*Work to do*:
The listing beneath should be written out in full, exactly as shown.

*Given material*:
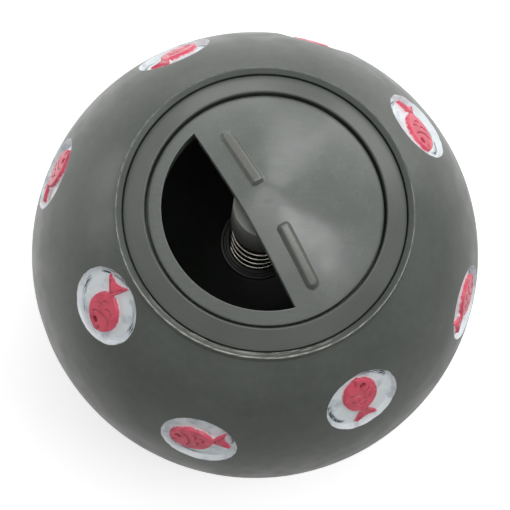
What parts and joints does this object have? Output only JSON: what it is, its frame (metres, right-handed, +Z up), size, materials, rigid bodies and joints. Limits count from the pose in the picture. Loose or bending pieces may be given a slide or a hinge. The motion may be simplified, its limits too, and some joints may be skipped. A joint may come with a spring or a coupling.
{
  "type": "treat dispensing ball",
  "caption": "Hollow pet toy ball with a sprung, turning dial in its lid: the dial's segment window opens or shuts the way for dry treats.",
  "frame": {"origin": "bottom centre, in the middle of the flat land that the ball rests on", "axes": "+Z up along the lid's axis, out of the mouth; -Y towards the dial's window at rest; X along the window's straight edge"},
  "size_m": [0.075, 0.075, 0.0751],
  "materials": {
    "ball_plastic": "matt moulded skin; the round medallions are painted pearl white with a pinkish red fish",
    "lid_plastic": "satin moulded plastic",
    "dial_plastic": "satin moulded plastic",
    "spring_steel": "bright drawn wire",
    "screw_steel": "zinc plated"
  },
  "bodies": {
    "ball": {"ball_shell": "ball_plastic", "collar_ring": "lid_plastic", "shutter_plate": "lid_plastic", "spring": "spring_steel"},
    "lifter": {"spring_washer": "lid_plastic"},
    "dial": {"dial": "dial_plastic", "spindle": "lid_plastic", "retaining_screw": "screw_steel"}
  },
  "joints": [
    {"name": "dial_lift", "type": "slide", "parent": "ball", "child": "lifter", "axis": [0, 0, 1], "range_m": [0, 0.003], "stiffness_N_per_m": 400, "springref_m": -0.006, "deforming": ["spring"]},
    {"name": "dial_turn", "type": "hinge", "parent": "lifter", "child": "dial", "pos_m": [0, 0, 0.0371], "axis": [0, 0, 1], "continuous": true}
  ]
}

*Task output*:
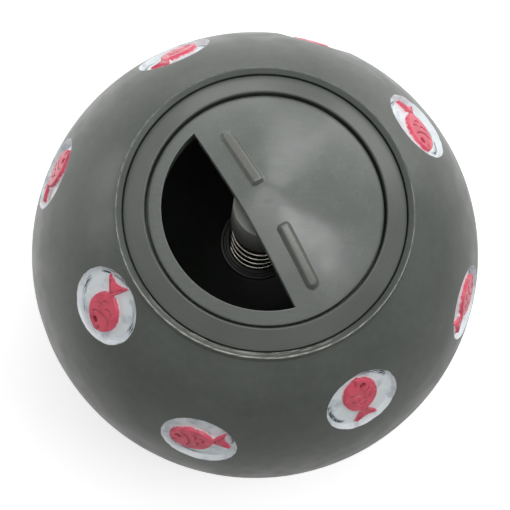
What parts and joints does this object have? Output only JSON: what it is, its frame (metres, right-handed, +Z up), size, materials, rigid bodies and joints. Limits count from the pose in the picture. Loose or bending pieces may be given a slide or a hinge. The motion may be simplified, its limits too, and some joints may be skipped. A joint may come with a spring or a coupling.
{
  "type": "treat dispensing ball",
  "caption": "Hollow pet toy ball with a sprung, turning dial in its lid: the dial's segment window opens or shuts the way for dry treats.",
  "frame": {"origin": "bottom centre, in the middle of the flat land that the ball rests on", "axes": "+Z up along the lid's axis, out of the mouth; -Y towards the dial's window at rest; X along the window's straight edge"},
  "size_m": [0.075, 0.075, 0.0751],
  "materials": {
    "ball_plastic": "matt moulded skin; the round medallions are painted pearl white with a pinkish red fish",
    "lid_plastic": "satin moulded plastic",
    "dial_plastic": "satin moulded plastic",
    "spring_steel": "bright drawn wire",
    "screw_steel": "zinc plated"
  },
  "bodies": {
    "ball": {"ball_shell": "ball_plastic", "collar_ring": "lid_plastic", "shutter_plate": "lid_plastic", "spring": "spring_steel"},
    "lifter": {"spring_washer": "lid_plastic"},
    "dial": {"dial": "dial_plastic", "spindle": "lid_plastic", "retaining_screw": "screw_steel"}
  },
  "joints": [
    {"name": "dial_lift", "type": "slide", "parent": "ball", "child": "lifter", "axis": [0, 0, 1], "range_m": [0, 0.003], "stiffness_N_per_m": 400, "springref_m": -0.006, "deforming": ["spring"]},
    {"name": "dial_turn", "type": "hinge", "parent": "lifter", "child": "dial", "pos_m": [0, 0, 0.0371], "axis": [0, 0, 1], "continuous": true}
  ]
}